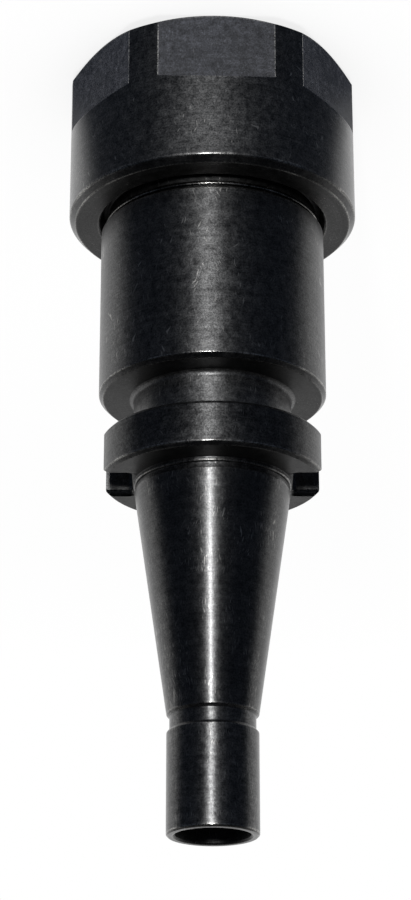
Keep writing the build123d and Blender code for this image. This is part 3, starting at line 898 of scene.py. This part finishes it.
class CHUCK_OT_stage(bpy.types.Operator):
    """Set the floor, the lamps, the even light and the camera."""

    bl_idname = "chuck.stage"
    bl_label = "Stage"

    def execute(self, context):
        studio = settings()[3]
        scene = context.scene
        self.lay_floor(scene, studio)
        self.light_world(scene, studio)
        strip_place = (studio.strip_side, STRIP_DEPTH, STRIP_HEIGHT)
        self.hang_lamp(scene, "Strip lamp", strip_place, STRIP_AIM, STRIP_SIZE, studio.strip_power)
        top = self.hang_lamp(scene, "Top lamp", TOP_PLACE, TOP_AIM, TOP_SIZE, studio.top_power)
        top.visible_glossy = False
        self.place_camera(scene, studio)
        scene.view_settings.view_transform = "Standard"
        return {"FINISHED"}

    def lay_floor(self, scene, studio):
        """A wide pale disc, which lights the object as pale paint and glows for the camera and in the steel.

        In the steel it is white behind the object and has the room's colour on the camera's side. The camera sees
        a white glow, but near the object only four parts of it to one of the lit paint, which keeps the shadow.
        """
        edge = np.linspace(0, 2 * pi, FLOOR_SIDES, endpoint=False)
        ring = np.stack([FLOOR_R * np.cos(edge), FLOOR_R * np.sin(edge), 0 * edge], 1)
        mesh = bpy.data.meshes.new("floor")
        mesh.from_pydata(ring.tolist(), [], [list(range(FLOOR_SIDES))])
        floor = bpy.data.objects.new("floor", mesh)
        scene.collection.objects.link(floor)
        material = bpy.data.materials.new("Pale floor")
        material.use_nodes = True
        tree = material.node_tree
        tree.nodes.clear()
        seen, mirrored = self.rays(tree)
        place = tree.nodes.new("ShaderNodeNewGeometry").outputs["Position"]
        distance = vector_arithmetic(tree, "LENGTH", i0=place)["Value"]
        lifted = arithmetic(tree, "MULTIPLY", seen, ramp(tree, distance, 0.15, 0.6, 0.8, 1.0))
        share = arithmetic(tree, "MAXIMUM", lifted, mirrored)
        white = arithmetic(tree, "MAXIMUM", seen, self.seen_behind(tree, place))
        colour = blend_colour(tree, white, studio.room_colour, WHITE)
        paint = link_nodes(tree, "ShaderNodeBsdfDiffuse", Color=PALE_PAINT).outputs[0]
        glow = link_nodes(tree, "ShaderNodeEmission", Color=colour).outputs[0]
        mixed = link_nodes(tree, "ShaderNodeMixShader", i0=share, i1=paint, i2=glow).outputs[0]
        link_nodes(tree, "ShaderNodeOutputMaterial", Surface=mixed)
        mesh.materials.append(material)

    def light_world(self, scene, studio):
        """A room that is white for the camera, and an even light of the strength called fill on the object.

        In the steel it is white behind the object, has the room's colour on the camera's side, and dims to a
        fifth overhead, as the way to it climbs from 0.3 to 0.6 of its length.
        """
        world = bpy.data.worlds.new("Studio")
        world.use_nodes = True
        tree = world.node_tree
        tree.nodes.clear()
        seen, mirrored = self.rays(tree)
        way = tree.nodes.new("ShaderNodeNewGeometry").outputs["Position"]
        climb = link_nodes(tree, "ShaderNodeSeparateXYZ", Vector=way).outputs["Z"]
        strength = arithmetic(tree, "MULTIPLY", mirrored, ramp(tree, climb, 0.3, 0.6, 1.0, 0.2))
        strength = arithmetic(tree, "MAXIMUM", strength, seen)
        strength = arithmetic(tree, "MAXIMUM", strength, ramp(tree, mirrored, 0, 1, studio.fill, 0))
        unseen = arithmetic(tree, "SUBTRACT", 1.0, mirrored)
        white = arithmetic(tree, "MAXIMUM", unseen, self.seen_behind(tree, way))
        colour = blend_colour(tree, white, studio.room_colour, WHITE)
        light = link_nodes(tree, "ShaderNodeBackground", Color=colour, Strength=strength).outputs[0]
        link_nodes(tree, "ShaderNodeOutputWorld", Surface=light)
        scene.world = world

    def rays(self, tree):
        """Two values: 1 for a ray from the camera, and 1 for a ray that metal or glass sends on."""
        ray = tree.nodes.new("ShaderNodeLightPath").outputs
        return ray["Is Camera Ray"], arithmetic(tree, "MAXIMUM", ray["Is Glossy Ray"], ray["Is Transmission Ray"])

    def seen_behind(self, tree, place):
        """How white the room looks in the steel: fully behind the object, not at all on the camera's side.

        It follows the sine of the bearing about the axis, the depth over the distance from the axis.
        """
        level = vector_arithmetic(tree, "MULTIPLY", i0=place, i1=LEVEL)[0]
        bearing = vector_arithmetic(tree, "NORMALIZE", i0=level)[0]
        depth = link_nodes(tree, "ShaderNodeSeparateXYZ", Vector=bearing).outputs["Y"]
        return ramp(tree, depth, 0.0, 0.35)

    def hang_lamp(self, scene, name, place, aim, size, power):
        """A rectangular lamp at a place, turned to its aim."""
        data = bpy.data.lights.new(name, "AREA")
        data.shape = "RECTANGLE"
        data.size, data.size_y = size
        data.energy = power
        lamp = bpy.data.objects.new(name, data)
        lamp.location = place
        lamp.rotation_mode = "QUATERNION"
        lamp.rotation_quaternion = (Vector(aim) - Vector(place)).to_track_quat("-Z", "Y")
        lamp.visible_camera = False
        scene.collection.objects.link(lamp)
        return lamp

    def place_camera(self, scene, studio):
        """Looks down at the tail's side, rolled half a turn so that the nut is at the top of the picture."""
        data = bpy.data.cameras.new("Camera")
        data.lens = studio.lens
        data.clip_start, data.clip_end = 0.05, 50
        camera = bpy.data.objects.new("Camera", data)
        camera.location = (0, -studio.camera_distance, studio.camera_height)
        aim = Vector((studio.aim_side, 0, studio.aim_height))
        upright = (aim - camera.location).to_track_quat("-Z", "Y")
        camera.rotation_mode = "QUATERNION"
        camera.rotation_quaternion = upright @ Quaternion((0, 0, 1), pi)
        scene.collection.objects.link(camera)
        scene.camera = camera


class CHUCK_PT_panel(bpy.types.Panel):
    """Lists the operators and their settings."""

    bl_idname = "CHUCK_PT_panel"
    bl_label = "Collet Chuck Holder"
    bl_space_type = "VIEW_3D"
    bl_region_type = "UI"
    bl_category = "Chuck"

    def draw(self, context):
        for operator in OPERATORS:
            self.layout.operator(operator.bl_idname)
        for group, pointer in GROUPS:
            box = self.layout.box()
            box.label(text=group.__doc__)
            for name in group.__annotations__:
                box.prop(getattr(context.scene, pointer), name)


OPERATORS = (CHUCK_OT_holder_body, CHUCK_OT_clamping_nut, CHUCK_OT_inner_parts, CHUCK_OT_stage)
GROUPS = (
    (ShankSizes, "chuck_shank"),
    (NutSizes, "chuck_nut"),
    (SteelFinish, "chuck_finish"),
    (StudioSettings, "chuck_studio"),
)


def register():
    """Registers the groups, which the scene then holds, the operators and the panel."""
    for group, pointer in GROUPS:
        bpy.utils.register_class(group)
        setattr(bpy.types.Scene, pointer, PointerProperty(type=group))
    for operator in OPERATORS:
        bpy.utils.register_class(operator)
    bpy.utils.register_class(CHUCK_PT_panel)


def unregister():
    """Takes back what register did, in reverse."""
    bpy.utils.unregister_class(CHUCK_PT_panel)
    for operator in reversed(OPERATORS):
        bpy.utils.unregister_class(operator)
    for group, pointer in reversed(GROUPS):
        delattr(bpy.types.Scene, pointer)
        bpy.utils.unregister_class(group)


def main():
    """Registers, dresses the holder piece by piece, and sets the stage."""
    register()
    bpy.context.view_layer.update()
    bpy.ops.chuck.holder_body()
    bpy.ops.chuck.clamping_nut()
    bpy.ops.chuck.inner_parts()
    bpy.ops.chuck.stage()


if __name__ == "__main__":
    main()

*Task to complete*
Lines of the material that contain the word "context" are to be gathered.

*Exercise output*
    def execute(self, context):
        scene = context.scene
    def draw(self, context):
                box.prop(getattr(context.scene, pointer), name)
    bpy.context.view_layer.update()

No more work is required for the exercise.